Issues with Data Discovery Jobs when running a Full Scan Type(for Privacy/Classification) Yokohama

Heather White · ‎03-26-2026

When creating a data discovery job with a scan type of "Full", we are running into 2 issues.

1. When running a scan on a single table, the scan is not covering all records on the table. It will run a small number, 3 or 4.

2. When running larger jobs with multiple tables, the jobs are getting hung up and are not completing, they just keep running. I have not been able to determine what the maximum table number is, if there is one, for these jobs.

Any assistance appreciated!

Thank you,

Heather

Heather White · ‎04-01-2026

Thank you for your answer!

We discovered our main issue was this:

In Yokohama, the "Full" scan operates with incremental behavior. Each time a Full discovery job runs, it records the sys_updated_on timestamp of the last scanned record for each table and stores it as scan history. On subsequent runs, the job scans only records that were created or modified after this timestamp. This explains why fewer records are being scanned in the change_request table.

In Zurich, the Full scan behavior has been enhanced to ignore scan history and scan the entire table on every execution.

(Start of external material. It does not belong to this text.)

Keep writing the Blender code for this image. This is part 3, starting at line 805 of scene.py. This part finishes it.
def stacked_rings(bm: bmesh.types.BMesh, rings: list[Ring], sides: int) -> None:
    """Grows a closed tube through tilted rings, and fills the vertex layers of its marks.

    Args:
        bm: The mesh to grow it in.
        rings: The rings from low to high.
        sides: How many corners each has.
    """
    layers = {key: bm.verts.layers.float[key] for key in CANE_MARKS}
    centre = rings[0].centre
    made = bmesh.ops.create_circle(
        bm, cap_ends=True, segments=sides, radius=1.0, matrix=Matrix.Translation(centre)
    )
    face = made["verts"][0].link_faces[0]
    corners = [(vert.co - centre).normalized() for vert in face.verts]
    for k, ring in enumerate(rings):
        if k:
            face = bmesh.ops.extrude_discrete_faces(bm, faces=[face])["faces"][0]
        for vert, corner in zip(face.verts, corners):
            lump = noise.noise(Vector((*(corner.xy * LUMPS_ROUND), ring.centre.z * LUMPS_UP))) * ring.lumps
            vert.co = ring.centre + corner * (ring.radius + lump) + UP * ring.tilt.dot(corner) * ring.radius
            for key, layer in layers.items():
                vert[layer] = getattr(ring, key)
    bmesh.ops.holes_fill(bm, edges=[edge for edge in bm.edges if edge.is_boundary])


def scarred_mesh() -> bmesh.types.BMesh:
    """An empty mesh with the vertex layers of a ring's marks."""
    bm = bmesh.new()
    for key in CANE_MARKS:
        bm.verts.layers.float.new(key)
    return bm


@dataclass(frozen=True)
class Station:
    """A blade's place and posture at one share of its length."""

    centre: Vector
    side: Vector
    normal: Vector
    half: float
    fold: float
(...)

The earlier incremental behavior has been introduced as a separate scan type called "Incremental."

We have adjusted our job sizes however, and enabled a job property that allows parallel job runs, so once we upgrade, we should be all set.

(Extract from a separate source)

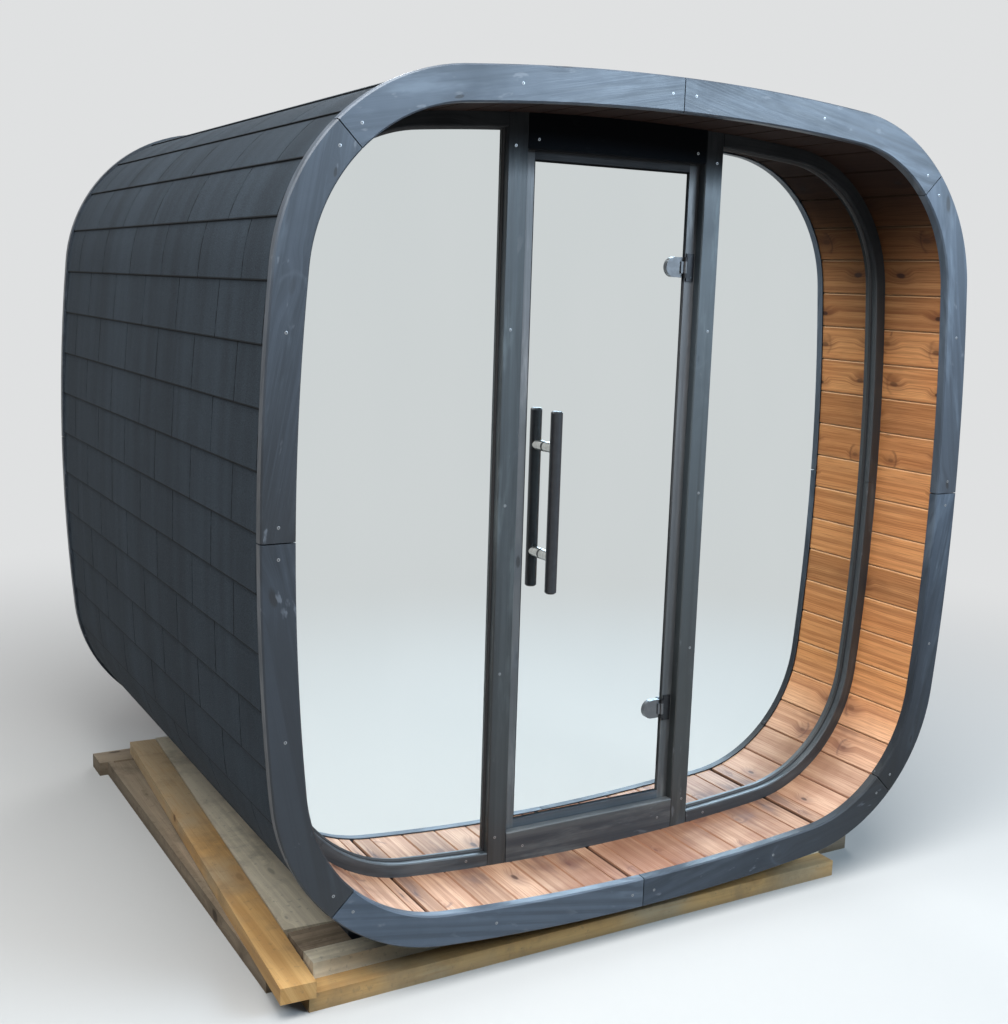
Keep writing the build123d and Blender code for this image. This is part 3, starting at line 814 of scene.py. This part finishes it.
liningCurve, liningRun = outlineCurve("liningCurve", tube["lining"])
boardPitch = liningRun / boardLook["boards"]
halfBoard = (boardPitch - boardLook["gap"]) / 2
tubeLength = tube["back"] - tube["front"] - 2 * tube["fascia"]
blank = boardBlank(boardPitch, tubeLength)
wallJoints = list(range(floorJoints[-1], floorJoints[0] + boardLook["boards"] + 1))
wallNodes = ["wall_left", "wall_right", "roof", "corner_top_left", "corner_top_right"]
wallNodes += ["corner_bottom_left", "corner_bottom_right"]
for name, joints, seed, slot, nodes in (
    ("wallLining", wallJoints, boardLook["wallSeed"], "lining_wood", wallNodes),
    ("floorLining", floorJoints, boardLook["floorSeed"], "floor_wood", ["floor"]),
):
    places = boardSpots(name + "Places", joints, boardPitch)
    liningValues = {
        "Outline": liningCurve,
        "Places": places,
        "Board": blank,
        "Run": liningRun,
        "Seed": seed,
        "Material": oiledBoards(name, halfBoard, boardLook["ease"]),
    }
    lining = runTree(name, boardTree, liningValues)
    bpy.data.objects.remove(places)
    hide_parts(*nodes)
    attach(lining, "cabin")

# Shingle tabs in courses, half a tab out of step from course to course. A tab cut to a sliver is left out.
tabLook = {
    "thick": 0.0052,
    "thin": 0.0014,
    "columns": 7,
    "firstEdge": 0.017,
    "coursesBelow": 10,
    "layout": {
        "Courses": 25,
        "Tabs": 9,
        "Course Height": 0.1464,
        "Tab Width": 0.347,
        "Stagger": 0.170,
        "Offset": 0.200,
        "Slot": 0.0030,
        "Sliver": 0.004,
        "Seed": 5,
    },
}


# A flat shingle with a sloping top. Each row has two points: x, y, height and place on the UV map.
def shingleBlank(name, rows):
    verts, uvs, faces = [], [], []
    for row in rows:
        for x, y, top, spot in row:
            verts += [(x, y, 0.0), (x, y, top)]
            uvs += [spot, spot]
    last = len(verts) - 4
    for a in range(0, last, 4):
        faces += [(a + 1, a + 5, a + 7, a + 3), (a, a + 2, a + 6, a + 4)]
        faces += [(a, a + 4, a + 5, a + 1), (a + 2, a + 3, a + 7, a + 6)]
    faces += [(0, 1, 3, 2), (last, last + 2, last + 3, last + 1)]
    return meshObject(name, verts, faces, uvs)


# A unit tab: x up the course, y across. Its lower edge is thicker than its upper one.
def tabBlank():
    look = tabLook
    rows = []
    for k in range(look["columns"] + 1):
        x = k / look["columns"] - 0.5
        top = look["thick"] + (look["thin"] - look["thick"]) * k / look["columns"]
        rows.append([(x, y, top, (x, y)) for y in (-0.5, 0.5)])
    return shingleBlank("tabBlank", rows)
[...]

Thanks for your assistance!

View solution in original post

ayushraj7012933 · ‎03-26-2026

Hi @Heather White ,

We’ve seen similar behavior with Data Discovery (Privacy/Classification) in Yokohama, and it usually comes down to platform limits + execution model, rather than the scan type itself

Best Practice Approach

1. Check and Tune System Limits

Review system properties related to Data Discovery / Classification:

Max records per table
Batch size
Worker threads

“Full” scan does not always bypass these limits unless tuned.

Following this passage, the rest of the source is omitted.